The books lists 300 different apples and 100 pears that could be grown and – because of the development of greenhouses – exotic fruits, such as apricots and nectarines.

Auricula theatre

Small wooden theatres or staging were created throughout the Regency period to show off these delicate primula flowers.

Soil improvements

One of the sections of John Loudon’s book the Encyclopaedia of Gardening deals with improving soil conditions. It recommends burying the carcasses of dogs, deer and even horses in the soil.

Partially rotted fish was another method used to increase the fertility and consistency of the soil. Nowadays, animal by-products such as blood, fish and bone are still used as garden fertilisers.

Lawnmowers

Shanks Lawn Mowers
Before 1830 lawns were cut with scythes, which was extremely labour intensive and left an extremely rough finish.

Edwin Beard Budding had the idea for a lawnmower after seeing a machine in a local cloth mill which used a cutting cylinder (or bladed reel mounted on a bench to trim the irregular nap from the surface of woollen cloth and give a smooth finish. By 1858, more than 7,000 machines had been sold.

It took ten more years and further innovations to create a machine that could be drawn by animals, and sixty years before a steam-powered lawn mower was built.

Alexander Shanks of Arbroath registered a pony-pulled mower that cleared the clippings. To avoid the hooves leaving indentations in the lawn, soft brown leather shoes were wrapped around the horse’s feet.

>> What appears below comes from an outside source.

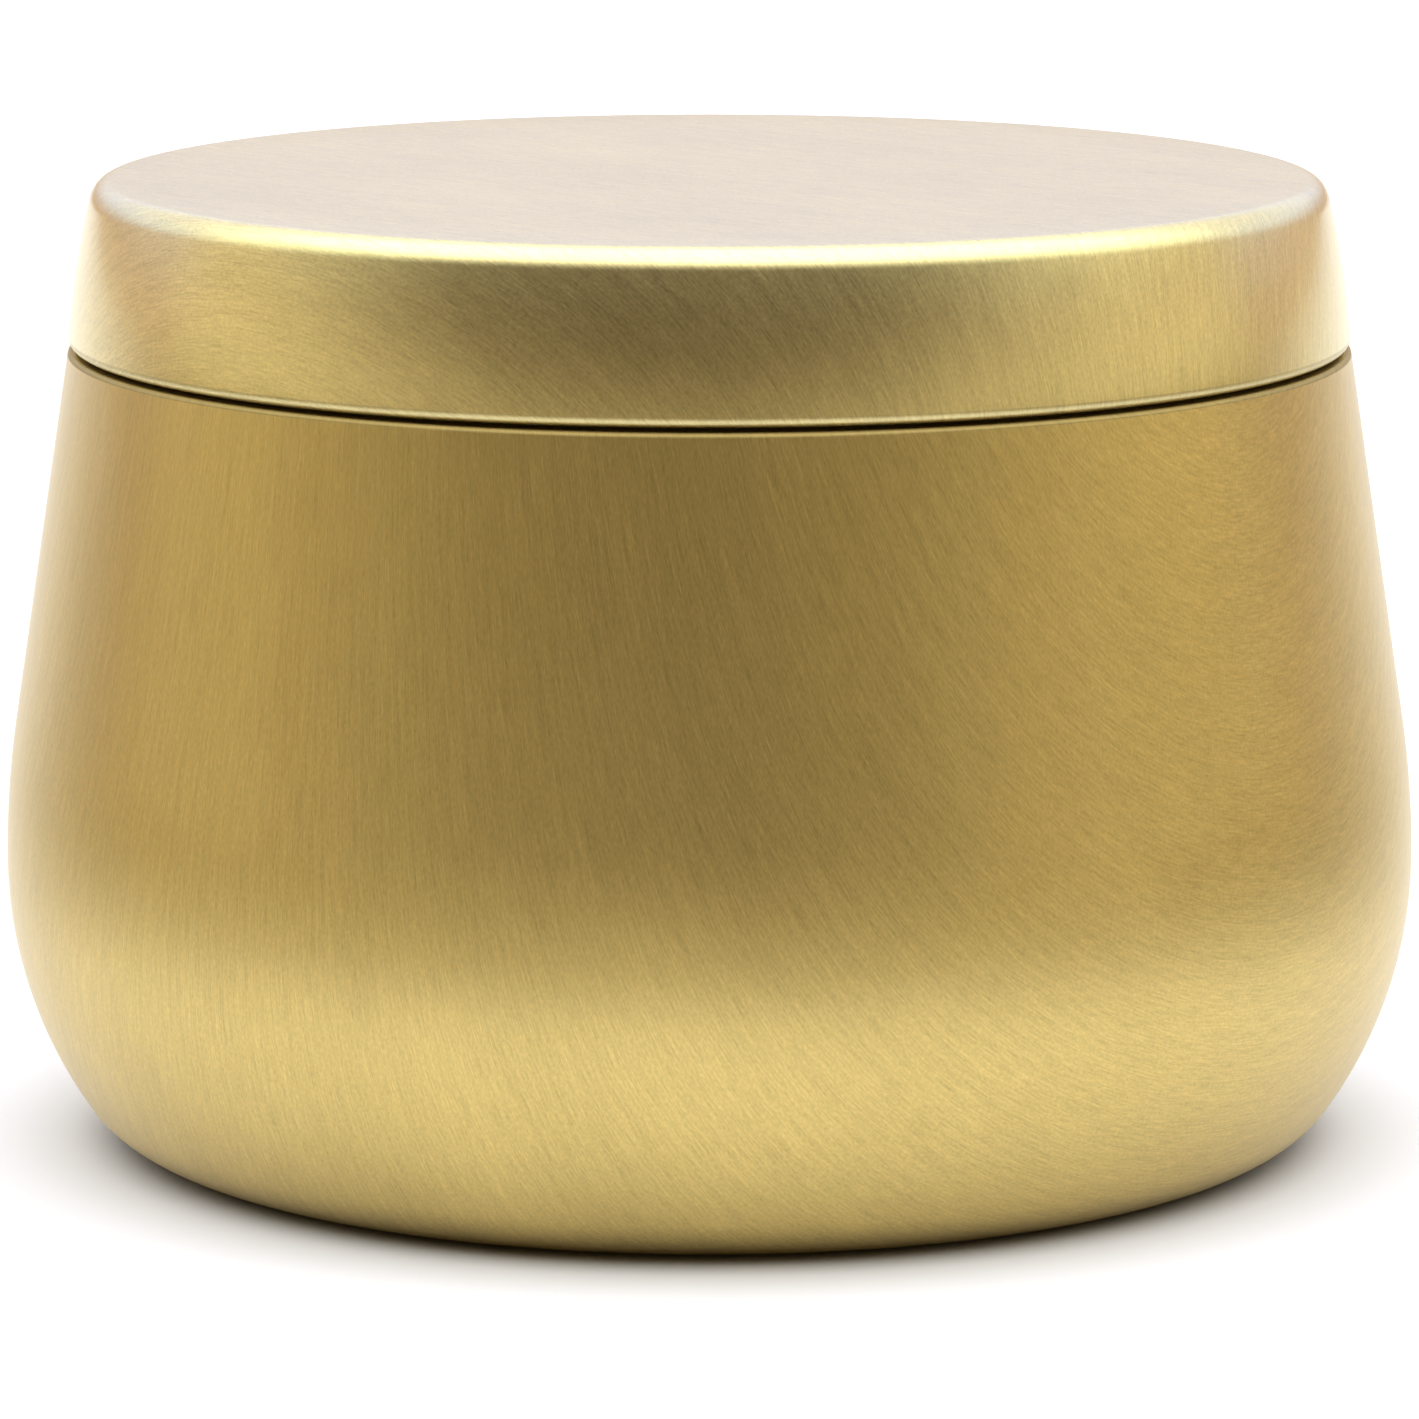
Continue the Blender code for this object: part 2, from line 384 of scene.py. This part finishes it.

Eventually, James Sumner of Lancashire patented the first steam-powered lawn mower in 1893 (source).

Fruit growing

Fruit growing was becoming increasingly popular. And books on practical fruit growing were selling fast, with William Forsyth’s Treatise on the Culture and Management of Fruit going through seven new editions between 1802 and 1824. The books lists 300 different apples and 100 pears that could be grown and – because of the development of greenhouses – exotic fruits, such as apricots and nectarines.